‘3.6% of hospitalised Covid-19 patients had fungal, bacterial infections’: ICMR study
Just as cases of black fungus are being reported in Covid-19 patients during the second wave of the pandemic, secondary bacterial and fungal infections affected at least 3.6% (ranging from 1.7% to 28% between hospitals) of the hospitalised patient with coronavirus disease (Covid-19) during the last wave, found a study by the Indian Council of Medical Research (ICMR) published on Monday.
The mortality in patients with these secondary infections increased to 56.7% as against 10.6% among the hospitalised patients in the ten network hospitals from where data was collected. The mortality in those with secondary infections was as high as 78.9% in one of the hospitals, the data shows.
“What we found was that most of these secondary infections, 78% of them, were acquired at the hospital; the indication for infections started two days after hospitalisation and most of the samples had gram-negative bacteria showing that they were hospital-based infections. This could be because infection control policies at the hospitals went for a toss amidst the pandemic. Hand hygiene wasn’t as good because of double gloving and use of PPE kits in the hot weather also added to it,” said Dr Kamini Walia, corresponding author of the paper and scientist with the epidemiology and communicable diseases department at the (ICMR).

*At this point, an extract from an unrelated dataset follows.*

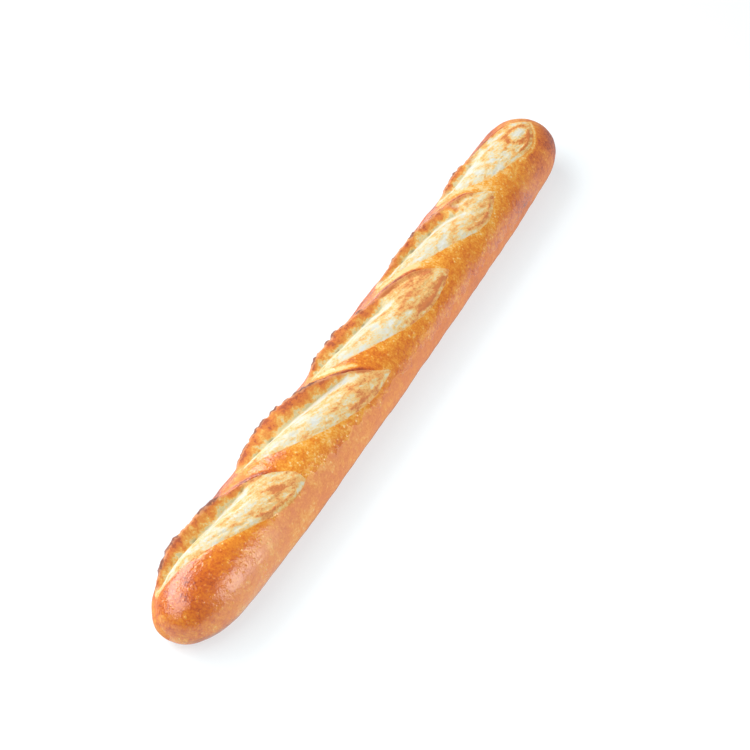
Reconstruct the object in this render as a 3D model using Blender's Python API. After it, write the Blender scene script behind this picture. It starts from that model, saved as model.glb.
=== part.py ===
"""A baguette: one long loaf of bread with a flat base and five slashes along its top.

Each slash was cut at a slant and opened in the oven. On its right the crust ends in a soft rim,
then a swelling of bare crumb falls into a crease, and on the left of the crease the lifted flap of
crust, the ear, stands up to a thin edge. Past the ear's end the crumb lies level up to the crust.
The loaf lies along X with its base on Z = 0, and +Y is the side of the ears.
"""

import math

import bmesh
import bpy
import numpy as np

# The loaf, in metres.
LENGTH = 0.580
WIDTH = 0.0650
HEIGHT = 0.0480  # top of the crust between the ears
WAIST = 0.0200  # height of the widest line of the sides
WAIST_DROOP = 0.10  # how much lower that line runs at the very tips, as a share
NEAR_CAP = 0.056  # length of the rounding at the -X end
FAR_CAP = 0.041  # and at the +X end
CAP_POWER = 2.3  # 2 is an ellipse, more is blunter
NEAR_TAPER = 0.145  # the loaf slims slowly over this length towards the -X end
NEAR_SLIMMING = 0.093  # by this share of its girth
FAR_TAPER = 0.120
FAR_SLIMMING = 0.068
BOW = 0.0035  # both ends bend this far towards +Y
BOW_CENTRE = 0.19  # keeps the bent loaf's box centred
FLANK_POWER = 0.72  # below the waist the flanks are fuller than an ellipse
BELLY_POWER = 0.80  # and the belly is flatter
CAP_BELLY_POWER = 0.70  # the belly stays low in the rounded ends
BASE_SINK = 0.0022  # how much of the round bottom the tray pressed flat
PINCHES = (-0.157, -0.066, 0.062, 0.160)  # stations where the left side draws in, between the ears
PINCH = 0.055  # share of the half width lost there
PINCH_REACH = 0.014
PINCH_START, PINCH_FULL = 0.2, 0.9  # how far round to the left side, as a sine, it starts and is full

# The slashes: the stations and the angles round the loaf of both tips, in metres and degrees, with
# the angle zero at the top and growing towards -Y. Then, from the middle line of the slash, the
# distances to the rim on its right, to the crease and to the ear's edge on its left, then the shares
# of the length at which the slash is widest and at which the ear ends, and the ear's height.
SLASHES = (
    dict(near=-0.2755, turn=-41.0, far=-0.152, end_turn=43.0,
         rim=0.0112, crease=0.0175, edge=0.0228, widest=0.64, ear_end=0.72, ear=0.0045),
    dict(near=-0.168, turn=-35.0, far=-0.033, end_turn=50.0,
         rim=0.0138, crease=0.0140, edge=0.0220, widest=0.54, ear_end=0.80, ear=0.0056),
    dict(near=-0.074, turn=-36.0, far=0.077, end_turn=36.0,
         rim=0.0170, crease=0.0100, edge=0.0180, widest=0.60, ear_end=0.62, ear=0.0040),
    dict(near=0.036, turn=-40.0, far=0.172, end_turn=24.0,
         rim=0.0180, crease=0.0090, edge=0.0155, widest=0.68, ear_end=0.70, ear=0.0034),
    dict(near=0.142, turn=-38.0, far=0.267, end_turn=6.0,
         rim=0.0190, crease=0.0100, edge=0.0155, widest=0.64, ear_end=0.56, ear=0.0028),
)
GIRTH_RADIUS = 0.031  # turns an angle round the loaf into a distance
RIM_HEIGHT = 0.0008
RIM_SLOPE = 0.0040  # how far the swelling behind the rim reaches
CRUMB_SWELL = 0.0016
CREASE_DEPTH = 0.0048
LEAST_FLAP = 0.0020  # the crease stays at least this far from the ear's edge
EAR_BACK = 0.0038  # how far the ear's outer side takes to fall back to the crust
BACK_POWER = 1.2
LEVEL_SWELL = 0.0019  # swelling of the crumb past the ear's end
LEVEL_STEP = 0.0010  # and its step down from the rim
LIP_HEIGHT = 0.0014  # the crust's lip there
GAPE_PEAK, GAPE_POWER = 0.55, 0.60  # how the opening's height swells along the slash
RIM_POWER, EDGE_POWER = 0.62, 0.55  # how bluntly the rim and the edge come together at the tips
CREASE_START, CREASE_FULL = 0.02, 0.80  # the crease wanders to the left over this run
CREASE_PEAK, CREASE_POWER = 0.75, 0.40
TIP_START, TIP_FULL = -0.03, 0.02  # the relief grows in over this run at each tip
EAR_FULL = 0.10  # the ear is up to its height at this share
EAR_FADE_START, EAR_FADE_END = -0.12, 0.03  # and sinks away over this run about its end
FALL_START, FLAP_START = 0.4, -0.15  # where across the crumb and the flap their slopes begin
SWELL_POWER = 0.8
STEP_SHARE, LIP_SHARE = 0.06, 0.07  # widths of the step and of the lip, as shares of the slash

# The mesh.
STATIONS = 104
COLUMNS = 44
TWIST = 500.0  # degrees per metre: the mesh's columns run along the slashes
UNTWIST = 375.0  # and turn more slowly towards the far end, in degrees per square metre
END_SHARE = 0.09  # share of the stations that each rounded end takes


def smooth(low, high, value):
    """0 below low, 1 above high, and an even S between them."""
    share = np.clip((value - low) / (high - low), 0.0, 1.0)
    return share * share * (3.0 - 2.0 * share)


def bulge(share, peak, power):
    """0 at both ends of the run from 0 to 1, and 1 at its peak."""
    share = np.clip(share, 0.0, 1.0)
    rising = 0.5 * share / peak
    falling = 0.5 + 0.5 * (share - peak) / (1.0 - peak)
    return np.sin(np.pi * np.where(share < peak, rising, falling)) ** power


def girth(x):
    """Size of the cross-section at a station, as a share of the full one."""
    from_near = x + LENGTH / 2
    from_far = LENGTH / 2 - x
    share = np.clip(np.minimum(from_near / NEAR_CAP, from_far / FAR_CAP), 0.0, 1.0)
    rounding = (1.0 - (1.0 - share) ** CAP_POWER) ** (1.0 / CAP_POWER)
    near_loss = NEAR_SLIMMING * (1.0 - smooth(0.0, NEAR_TAPER, from_near))
    far_loss = FAR_SLIMMING * (1.0 - smooth(0.0, FAR_TAPER, from_far))
    return rounding * (1.0 - near_loss - far_loss)


def crust(x, angle):
    """A point of the unslashed loaf: round on top, fuller below the waist, bowed in plan."""
    size = girth(x)
    side, up = np.sin(angle), np.cos(angle)
    away = np.abs(side) ** np.where(up > 0, 1.0, FLANK_POWER)
    pinches = sum(np.exp(-(((x - centre) / PINCH_REACH) ** 2)) for centre in PINCHES)
    left = 1.0 - PINCH * pinches * smooth(PINCH_START, PINCH_FULL, -side)
    middle = BOW * ((2.0 * x / LENGTH) ** 2 - BOW_CENTRE)
    y = middle - WIDTH / 2 * size * np.sign(side) * away * left
    waist = WAIST * (1.0 - WAIST_DROOP * (1.0 - size))
    above = (HEIGHT - WAIST) * size * up
    below = -(waist + BASE_SINK) * size**CAP_BELLY_POWER * np.abs(up) ** BELLY_POWER
    return np.stack([x, y, waist + np.where(up > 0, above, below)], -1)


def slash_relief(x, angle, slash):
    """How far one slash lifts or sinks the crust at a station and an angle."""
    along = (x - slash["near"]) / (slash["far"] - slash["near"])
    middle = slash["turn"] + (slash["end_turn"] - slash["turn"]) * along
    across = (middle - np.degrees(angle)) * math.radians(1.0) * GIRTH_RADIUS
    gape = bulge(along, GAPE_PEAK, GAPE_POWER)
    rim = -slash["rim"] * bulge(along, slash["widest"], RIM_POWER)
    edge = slash["edge"] * bulge(along, slash["widest"], EDGE_POWER)
    wander = smooth(CREASE_START, CREASE_FULL, along) * bulge(along, CREASE_PEAK, CREASE_POWER)
    crease = np.minimum(slash["crease"] * wander, edge - LEAST_FLAP)
    fade_start, fade_end = slash["ear_end"] + EAR_FADE_START, slash["ear_end"] + EAR_FADE_END
    eared = smooth(TIP_START, EAR_FULL, along) * (1.0 - smooth(fade_start, fade_end, along))
    in_crumb = np.clip((across - rim) / np.maximum(crease - rim, 1e-5), 0.0, 1.0)
    in_ear = np.clip((across - crease) / np.maximum(edge - crease, 1e-5), 0.0, 1.0)
    in_slash = np.clip((across - rim) / np.maximum(edge - rim, 1e-5), 0.0, 1.0)
    depth = CREASE_DEPTH * gape * smooth(0.0, EAR_FULL, along)
    top = slash["ear"] * eared
    lip = LIP_HEIGHT * gape * (1.0 - eared)
    swell = CRUMB_SWELL * np.sin(np.pi * in_crumb**SWELL_POWER) * gape
    crumb = swell - depth * smooth(FALL_START, 1.0, in_crumb)
    flap = (top + depth) * smooth(FLAP_START, 1.0, in_ear) - depth
    step = smooth(0.0, STEP_SHARE, in_slash) * (1.0 - smooth(1.0 - STEP_SHARE, 1.0, in_slash))
    level = gape * (LEVEL_SWELL * np.sin(np.pi * in_slash) - LEVEL_STEP * step)
    inside = eared * np.where(across < crease, crumb, flap) + (1.0 - eared) * level
    inside = inside + lip * smooth(1.0 - LIP_SHARE, 1.0, in_slash)
    before = RIM_HEIGHT * gape * np.exp(-np.maximum(rim - across, 0.0) / RIM_SLOPE)
    fall = (np.maximum(across - edge, 0.0) / EAR_BACK) ** BACK_POWER
    behind = (top + lip) * np.exp(-fall)
    relief = np.where(across < rim, before, np.where(across > edge, behind, inside))
    return relief * smooth(TIP_START, TIP_FULL, along) * smooth(TIP_START, TIP_FULL, 1.0 - along)


def loaf_point(x, angle):
    """A point of the slashed loaf."""
    step = 1e-4
    point = crust(x, angle)
    along = crust(x + step, angle) - crust(x - step, angle)
    around = crust(x, angle + step) - crust(x, angle - step)
    outward = np.cross(around, along)
    outward /= np.maximum(np.linalg.norm(outward, axis=-1, keepdims=True), 1e-12)
    relief = sum(slash_relief(x, angle, slash) for slash in SLASHES)
    point = point + outward * relief[..., None]
    point[..., 2] = np.maximum(point[..., 2], 0.0)
    return point


def station(share):
    """The X that lies a share of the way along the mesh, closer together in the rounded ends."""
    to_near = np.clip(share / END_SHARE, 0.0, 1.0)
    to_far = np.clip((1.0 - share) / END_SHARE, 0.0, 1.0)
    middle = np.clip((share - END_SHARE) / (1.0 - 2.0 * END_SHARE), 0.0, 1.0)
    near = NEAR_CAP * (1.0 - np.cos(np.pi / 2 * to_near))
    far = FAR_CAP * (1.0 - np.cos(np.pi / 2 * to_far))
    straight = middle * (LENGTH - NEAR_CAP - FAR_CAP)
    return near + straight + FAR_CAP - far - LENGTH / 2


def build_loaf():
    """A sphere whose parallels become the loaf's cross-sections, its poles the two ends."""
    mesh = bpy.data.meshes.new("loaf")
    shape = bmesh.new()
    bmesh.ops.create_uvsphere(shape, u_segments=COLUMNS, v_segments=STATIONS, radius=1.0)
    ball = np.array([vertex.co for vertex in shape.verts])
    share = np.arccos(np.clip(-ball[:, 2], -1.0, 1.0)) / math.pi
    x = station(share)
    angle = np.arctan2(ball[:, 1], ball[:, 0]) + np.radians(TWIST * x - UNTWIST * x * x)
    angle = (angle + math.pi) % (2 * math.pi) - math.pi
    for vertex, place in zip(shape.verts, loaf_point(x, angle)):
        vertex.co = place
    shape.to_mesh(mesh)
    shape.free()
    mesh.shade_smooth()
    loaf = bpy.data.objects.new("loaf", mesh)
    bpy.context.scene.collection.objects.link(loaf)
    return loaf


def baked_crust():
    """Golden brown crust with a slight gloss."""
    material = bpy.data.materials.new("baked_crust")
    material.use_nodes = True
    shader = material.node_tree.nodes["Principled BSDF"]
    shader.inputs["Base Color"].default_value = (0.72, 0.27, 0.05, 1.0)
    shader.inputs["Roughness"].default_value = 0.45
    shader.inputs["Metallic"].default_value = 0.0
    return material


for old in list(bpy.data.objects):
    bpy.data.objects.remove(old)
build_loaf().data.materials.append(baked_crust())
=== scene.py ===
import math

import bmesh
import bpy
import numpy as np
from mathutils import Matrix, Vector, noise


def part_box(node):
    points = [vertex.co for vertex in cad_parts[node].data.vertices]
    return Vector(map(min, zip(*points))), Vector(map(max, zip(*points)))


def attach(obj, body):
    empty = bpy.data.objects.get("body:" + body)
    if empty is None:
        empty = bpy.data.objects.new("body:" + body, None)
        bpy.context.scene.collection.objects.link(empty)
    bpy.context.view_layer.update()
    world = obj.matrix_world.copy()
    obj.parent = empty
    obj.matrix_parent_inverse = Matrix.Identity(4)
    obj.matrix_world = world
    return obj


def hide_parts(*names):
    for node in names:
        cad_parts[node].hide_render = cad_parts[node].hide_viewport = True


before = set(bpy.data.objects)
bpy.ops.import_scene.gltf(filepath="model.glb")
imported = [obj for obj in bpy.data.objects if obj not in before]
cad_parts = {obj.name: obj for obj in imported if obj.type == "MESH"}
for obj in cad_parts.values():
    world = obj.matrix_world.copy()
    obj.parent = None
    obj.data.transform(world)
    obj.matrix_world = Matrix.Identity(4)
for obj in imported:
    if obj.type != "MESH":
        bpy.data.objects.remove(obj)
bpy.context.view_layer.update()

# ---- The dough ------------------------------------------------------------------------------------
# A roll of wheat dough, hand-shaped with two rounded ends, proved in a cloth and baked on a flat
# tray, which pressed its underside flat. It bends a little towards the side of its ears.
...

She added, “The most common pathogens causing the infections were Klebsiella pneumonia and Acinetobacter baumannii; usually E Coli is the most common pathogen found as per the previous ICMR reports. Both infections are very difficult to treat because they have acquired a lot of resistant genes over time. The treatment will further become difficult post-Covid. Hospitals must invest in infection control and rationalise antimicrobial prescriptions.”
Interestingly, the hospitals did not report cases of the fungal infection mucormycosis, cases of which have exploded during the second wave.
“We have a double whammy; Covid-19, along with the secondary infections, increases mortality significantly. We saw primarily bacterial infection as reported in the study; mucormycosis cases being reported after the second wave is largely to do with the overuse of steroids. At the peak, steroids had vanished from the market. This has never happened before; it is one of the most common medicines available,” said Dr Chand Wattal, head of the department of microbiology at Sir Ganga Ram hospital, one of the ten centres that were included in the study.
More importantly, the study cautions about the increase in antimicrobial resistance in the coming years due to excessive use of stronger medicines. Around 74.4% of the total antimicrobials prescribed in the hospitals were from the Watch and Reserve category of the World Health Organisation (WHO).
The WHO classifies all antibiotics in three categories – Access drugs that can treat commonly encountered pathogens and have lower resistance potential, Watch drugs that have higher resistance potential and are critical for treatment, and Reserve drugs that need to be saved as last resort for drug-resistant microbes and given only once an infection is confirmed.
“Around 47% of the infections were found to be multi-drug resistant but more than 74% of the antimicrobials prescribed were from the Watch and Reserve category. And, the ten hospitals from where we have collected data are in the ICMR network, they have been trained in infection control and antimicrobial stewardship. We can only imagine what is happening in other hospitals,” said Dr Walia.
“These hospitals are backed by good lab facilities and many of these antibiotics should be prescribed only after the culture test comes positive. However, a very low number of samples were collected for microbial culture,” she said.
Of the 17,534 patients with Covid-19 admitted to the ten hospitals between 1 June 2020 and 30 August 2020, only 7,163 samples were sent for microbial culture – with multiple samples being from the same patients. The low sampling, doctors said, was because of the practical problems, not many healthcare workers wanted to collect these samples during the first wave when not much was known about the disease.
“The sample size decreased considerably because people were scared to take the samples, especially those that generate aerosols such as lavage (a procedure where the lower respiratory tract is flushed with fluid which is collected for diagnosis). The sampling has increased now that people are aware of how to protect themselves,” said Dr Wattal.
“This is the chicken or the egg situation. We use stronger antibiotics because there are many resistant infections, but because we use these antibiotics we put more pressure on the pathogens to become further resistant. Say, we send out samples of 100 patients for culture, only 40 come back positive but the others have the signs and symptoms of an infection, so we prescribe antibiotics to all depending on the type of pathogens found in the 40 samples. Second, the culture takes a couple of days but in the meantime, we have to prescribe medicines empirically. But, there is no doubt we use a lot of antibiotics,” said Dr Sumit Ray, critical care specialist from Holy Family Hospital.
“We need to de-escalate once the culture report comes, we need to prescribe based on whether the infection was acquired in the community or the hospital, there should be a restricted antibiotic policy where the doctor has to explain to a committee why the higher antibiotics are being used. There have to be several levels of checks and balances,” he said.
There are no guidelines on the rational use of antimicrobial in Covid-19 patients by the ICMR.